_Goal_.
Write out the whole listing exactly as it stands.

_Collected material_.
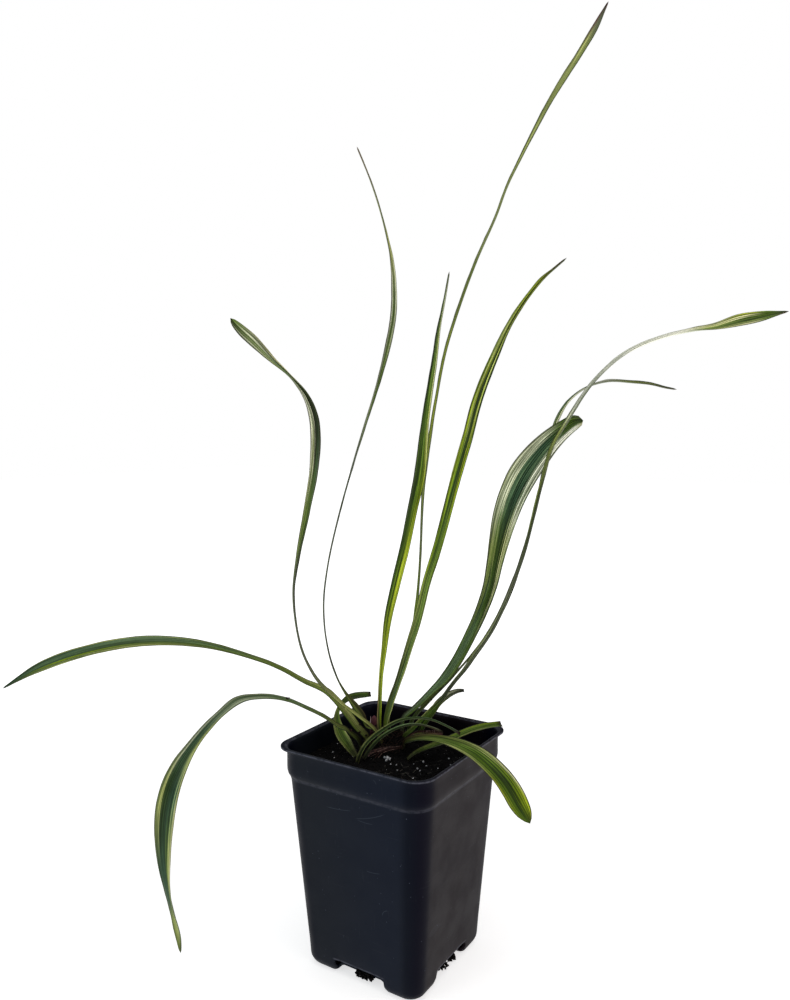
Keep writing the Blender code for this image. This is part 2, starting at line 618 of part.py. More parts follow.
def root_tube(name, radius, extra, group, material=None):
    """A tube along the surface root, longer by extra at its ends, with its caps welded on."""
    curve = bpy.data.curves.new(name + "_curve", "CURVE")
    curve.dimensions = "3D"
    curve.bevel_depth = radius * MM
    curve.bevel_resolution = 2
    curve.use_fill_caps = True
    route = [(x, y, z, 0.0) for x, y, z in SURFACE_ROOT]
    points, _ = smooth_rows(route, ROOT_RINGS)
    points = points[:, :3]
    for end, neighbour in ((0, 1), (-1, -2)):
        outward = points[end] - points[neighbour]
        points[end] += outward / np.linalg.norm(outward) * extra
    spline = curve.splines.new("POLY")
    spline.points.add(len(points) - 1)
    for knot, point in zip(spline.points, points):
        knot.co = (*(point * MM), 1.0)
    guide = bpy.data.objects.new(name + "_guide", curve)
    group.objects.link(guide)
    graph = bpy.context.evaluated_depsgraph_get()
    mesh = bpy.data.meshes.new_from_object(guide.evaluated_get(graph))
    bm = bmesh.new()
    bm.from_mesh(mesh)
    bmesh.ops.remove_doubles(bm, verts=bm.verts, dist=0.00001)
    bm.to_mesh(mesh)
    bm.free()
    piece = bpy.data.objects.new(name, mesh)
    piece.matrix_world = guide.matrix_world
    group.objects.link(piece)
    bpy.data.objects.remove(guide, do_unlink=True)
    if material:
        mesh.materials.clear()
        mesh.materials.append(material)
    mesh.shade_smooth()
    return piece


def build():
    clear_scene()
    plant = new_collection("potted_variegated_lilyturf")
    cutters = new_collection("cutters")
    holes = new_collection("hole_cutters")
    make_pot(plant, cutters)
    mix = make_soil(plant)
    for row in BLADES:
        make_blade(*row, plant, holes)
    bark = finish("root_brown", ROOT_BROWN, ROOT_ROUGHNESS)
    root_tube("surface_root", ROOT_RADIUS, 0.0, plant, bark)
    groove = ROOT_RADIUS + ROOT_GROOVE
    as_cutter(root_tube("surface_root_groove_cutter", groove, 2 * ROOT_GROOVE, holes))
    cut_away(mix, holes)


build()
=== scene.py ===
# %% [markdown]
# # A potted variegated lilyturf
# The plant is a young clump of striped, strap-shaped blades in a small square nursery pot.
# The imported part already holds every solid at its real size, so this script only dresses
# it: each plain solid is replaced by a finer piece in the same place, with its own finish.
# The first cell loads that part. Lengths below are millimetres unless a name says metres.

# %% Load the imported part
import math
import random

import bmesh
import bpy
import numpy as np
from mathutils import Matrix, Vector, noise


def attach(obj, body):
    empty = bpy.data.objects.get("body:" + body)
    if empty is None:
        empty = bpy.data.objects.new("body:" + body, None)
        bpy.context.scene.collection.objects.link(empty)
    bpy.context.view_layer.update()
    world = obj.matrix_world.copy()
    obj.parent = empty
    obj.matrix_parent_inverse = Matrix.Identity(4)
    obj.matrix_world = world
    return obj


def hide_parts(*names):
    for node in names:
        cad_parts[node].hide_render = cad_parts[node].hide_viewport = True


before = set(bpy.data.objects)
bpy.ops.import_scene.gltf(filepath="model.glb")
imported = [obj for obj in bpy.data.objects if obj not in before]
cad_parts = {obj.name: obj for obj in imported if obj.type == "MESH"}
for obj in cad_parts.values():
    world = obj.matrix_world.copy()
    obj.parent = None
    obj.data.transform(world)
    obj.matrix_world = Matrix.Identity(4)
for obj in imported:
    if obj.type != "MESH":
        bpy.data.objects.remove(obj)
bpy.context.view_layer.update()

MM = 0.001
print("solids in the frame:", len(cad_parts))

# %% [markdown]
# ## Small helpers
# Colours are written as they look on a screen, 0 to 255, because that is how an eye picks
# them, and are turned into the linear values that Blender's sockets hold. Node trees are
# long when each node takes four lines, so one helper adds a node, sets it and links it.

# %% Helpers for colours, objects and node trees
def shade(red, green, blue):
    """A colour as it looks on a screen, turned into linear light."""
    def linear(value):
        value /= 255.0
        return value / 12.92 if value <= 0.04045 else ((value + 0.055) / 1.055) ** 2.4
    return (linear(red), linear(green), linear(blue), 1.0)


def new_object(name, data):
    """An object in the scene, at the origin."""
    thing = bpy.data.objects.new(name, data)
    bpy.context.scene.collection.objects.link(thing)
    return thing


def feed(tree, node, inputs):
    """Give each named or numbered input of a node its value or its link."""
    for key, value in inputs.items():
        if isinstance(value, bpy.types.NodeSocket):
            tree.links.new(value, node.inputs[key])
        else:
            node.inputs[key].default_value = value


def add(tree, kind, inputs=None, **settings):
    """Add a node, set its options and feed its inputs."""
    node = tree.nodes.new(kind)
    for option, value in settings.items():
        setattr(node, option, value)
    feed(tree, node, inputs or {})
    return node


def maths(tree, operation, first, second=0.0, third=0.0):
    """One Math node, by its operation's name."""
    node = add(tree, "ShaderNodeMath", {0: first, 1: second, 2: third}, operation=operation)
    return node.outputs[0]


def product(tree, first, second):
    """The product of two numbers."""
    return maths(tree, "MULTIPLY", first, second)


def plus(tree, first, second):
    """The sum of two vectors."""
    return add(tree, "ShaderNodeVectorMath", {0: first, 1: second}).outputs[0]


def scaled(tree, vector, factor):
    """A vector made longer or shorter by a factor."""
    return add(tree, "ShaderNodeVectorMath", {0: vector, "Scale": factor}, operation="SCALE").outputs[0]


def between(tree, value, low, high, out_low=0.0, out_high=1.0):
    """Map a value smoothly from low..high to out_low..out_high, and hold it outside them."""
    inputs = {"Value": value, 1: low, 2: high, 3: out_low, 4: out_high}
    node = add(tree, "ShaderNodeMapRange", inputs, interpolation_type="SMOOTHSTEP")
    return node.outputs[0]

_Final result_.
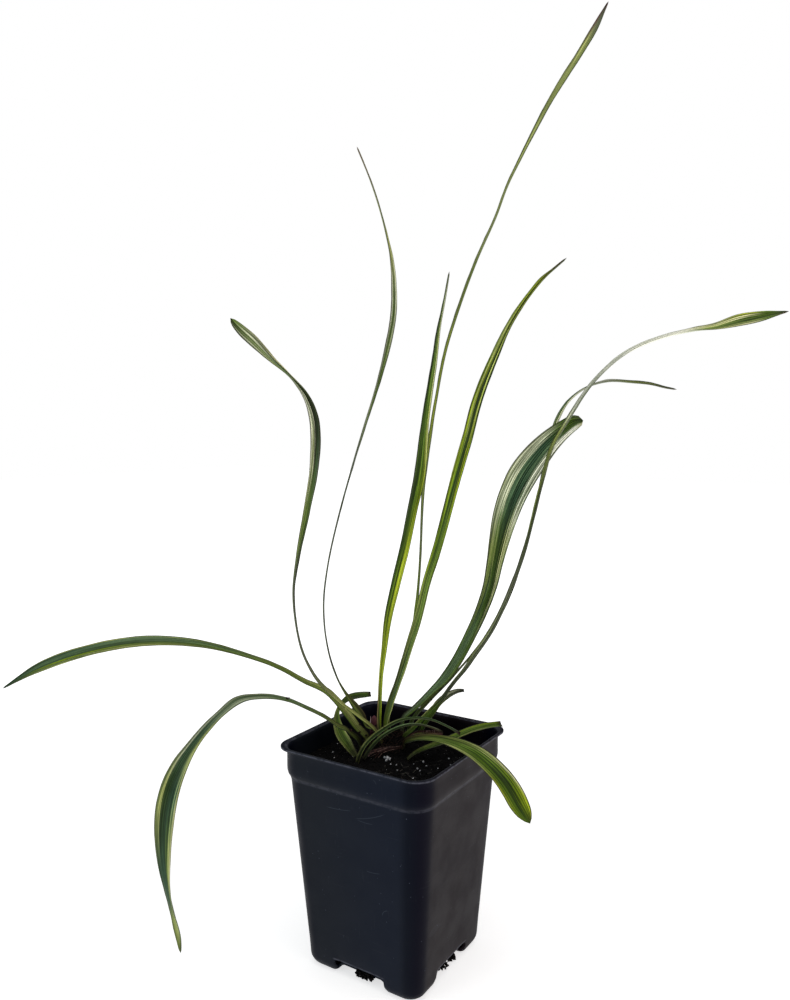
Keep writing the Blender code for this image. This is part 2, starting at line 618 of part.py. More parts follow.
def root_tube(name, radius, extra, group, material=None):
    """A tube along the surface root, longer by extra at its ends, with its caps welded on."""
    curve = bpy.data.curves.new(name + "_curve", "CURVE")
    curve.dimensions = "3D"
    curve.bevel_depth = radius * MM
    curve.bevel_resolution = 2
    curve.use_fill_caps = True
    route = [(x, y, z, 0.0) for x, y, z in SURFACE_ROOT]
    points, _ = smooth_rows(route, ROOT_RINGS)
    points = points[:, :3]
    for end, neighbour in ((0, 1), (-1, -2)):
        outward = points[end] - points[neighbour]
        points[end] += outward / np.linalg.norm(outward) * extra
    spline = curve.splines.new("POLY")
    spline.points.add(len(points) - 1)
    for knot, point in zip(spline.points, points):
        knot.co = (*(point * MM), 1.0)
    guide = bpy.data.objects.new(name + "_guide", curve)
    group.objects.link(guide)
    graph = bpy.context.evaluated_depsgraph_get()
    mesh = bpy.data.meshes.new_from_object(guide.evaluated_get(graph))
    bm = bmesh.new()
    bm.from_mesh(mesh)
    bmesh.ops.remove_doubles(bm, verts=bm.verts, dist=0.00001)
    bm.to_mesh(mesh)
    bm.free()
    piece = bpy.data.objects.new(name, mesh)
    piece.matrix_world = guide.matrix_world
    group.objects.link(piece)
    bpy.data.objects.remove(guide, do_unlink=True)
    if material:
        mesh.materials.clear()
        mesh.materials.append(material)
    mesh.shade_smooth()
    return piece


def build():
    clear_scene()
    plant = new_collection("potted_variegated_lilyturf")
    cutters = new_collection("cutters")
    holes = new_collection("hole_cutters")
    make_pot(plant, cutters)
    mix = make_soil(plant)
    for row in BLADES:
        make_blade(*row, plant, holes)
    bark = finish("root_brown", ROOT_BROWN, ROOT_ROUGHNESS)
    root_tube("surface_root", ROOT_RADIUS, 0.0, plant, bark)
    groove = ROOT_RADIUS + ROOT_GROOVE
    as_cutter(root_tube("surface_root_groove_cutter", groove, 2 * ROOT_GROOVE, holes))
    cut_away(mix, holes)


build()
=== scene.py ===
# %% [markdown]
# # A potted variegated lilyturf
# The plant is a young clump of striped, strap-shaped blades in a small square nursery pot.
# The imported part already holds every solid at its real size, so this script only dresses
# it: each plain solid is replaced by a finer piece in the same place, with its own finish.
# The first cell loads that part. Lengths below are millimetres unless a name says metres.

# %% Load the imported part
import math
import random

import bmesh
import bpy
import numpy as np
from mathutils import Matrix, Vector, noise


def attach(obj, body):
    empty = bpy.data.objects.get("body:" + body)
    if empty is None:
        empty = bpy.data.objects.new("body:" + body, None)
        bpy.context.scene.collection.objects.link(empty)
    bpy.context.view_layer.update()
    world = obj.matrix_world.copy()
    obj.parent = empty
    obj.matrix_parent_inverse = Matrix.Identity(4)
    obj.matrix_world = world
    return obj


def hide_parts(*names):
    for node in names:
        cad_parts[node].hide_render = cad_parts[node].hide_viewport = True


before = set(bpy.data.objects)
bpy.ops.import_scene.gltf(filepath="model.glb")
imported = [obj for obj in bpy.data.objects if obj not in before]
cad_parts = {obj.name: obj for obj in imported if obj.type == "MESH"}
for obj in cad_parts.values():
    world = obj.matrix_world.copy()
    obj.parent = None
    obj.data.transform(world)
    obj.matrix_world = Matrix.Identity(4)
for obj in imported:
    if obj.type != "MESH":
        bpy.data.objects.remove(obj)
bpy.context.view_layer.update()

MM = 0.001
print("solids in the frame:", len(cad_parts))

# %% [markdown]
# ## Small helpers
# Colours are written as they look on a screen, 0 to 255, because that is how an eye picks
# them, and are turned into the linear values that Blender's sockets hold. Node trees are
# long when each node takes four lines, so one helper adds a node, sets it and links it.

# %% Helpers for colours, objects and node trees
def shade(red, green, blue):
    """A colour as it looks on a screen, turned into linear light."""
    def linear(value):
        value /= 255.0
        return value / 12.92 if value <= 0.04045 else ((value + 0.055) / 1.055) ** 2.4
    return (linear(red), linear(green), linear(blue), 1.0)


def new_object(name, data):
    """An object in the scene, at the origin."""
    thing = bpy.data.objects.new(name, data)
    bpy.context.scene.collection.objects.link(thing)
    return thing


def feed(tree, node, inputs):
    """Give each named or numbered input of a node its value or its link."""
    for key, value in inputs.items():
        if isinstance(value, bpy.types.NodeSocket):
            tree.links.new(value, node.inputs[key])
        else:
            node.inputs[key].default_value = value


def add(tree, kind, inputs=None, **settings):
    """Add a node, set its options and feed its inputs."""
    node = tree.nodes.new(kind)
    for option, value in settings.items():
        setattr(node, option, value)
    feed(tree, node, inputs or {})
    return node


def maths(tree, operation, first, second=0.0, third=0.0):
    """One Math node, by its operation's name."""
    node = add(tree, "ShaderNodeMath", {0: first, 1: second, 2: third}, operation=operation)
    return node.outputs[0]


def product(tree, first, second):
    """The product of two numbers."""
    return maths(tree, "MULTIPLY", first, second)


def plus(tree, first, second):
    """The sum of two vectors."""
    return add(tree, "ShaderNodeVectorMath", {0: first, 1: second}).outputs[0]


def scaled(tree, vector, factor):
    """A vector made longer or shorter by a factor."""
    return add(tree, "ShaderNodeVectorMath", {0: vector, "Scale": factor}, operation="SCALE").outputs[0]


def between(tree, value, low, high, out_low=0.0, out_high=1.0):
    """Map a value smoothly from low..high to out_low..out_high, and hold it outside them."""
    inputs = {"Value": value, 1: low, 2: high, 3: out_low, 4: out_high}
    node = add(tree, "ShaderNodeMapRange", inputs, interpolation_type="SMOOTHSTEP")
    return node.outputs[0]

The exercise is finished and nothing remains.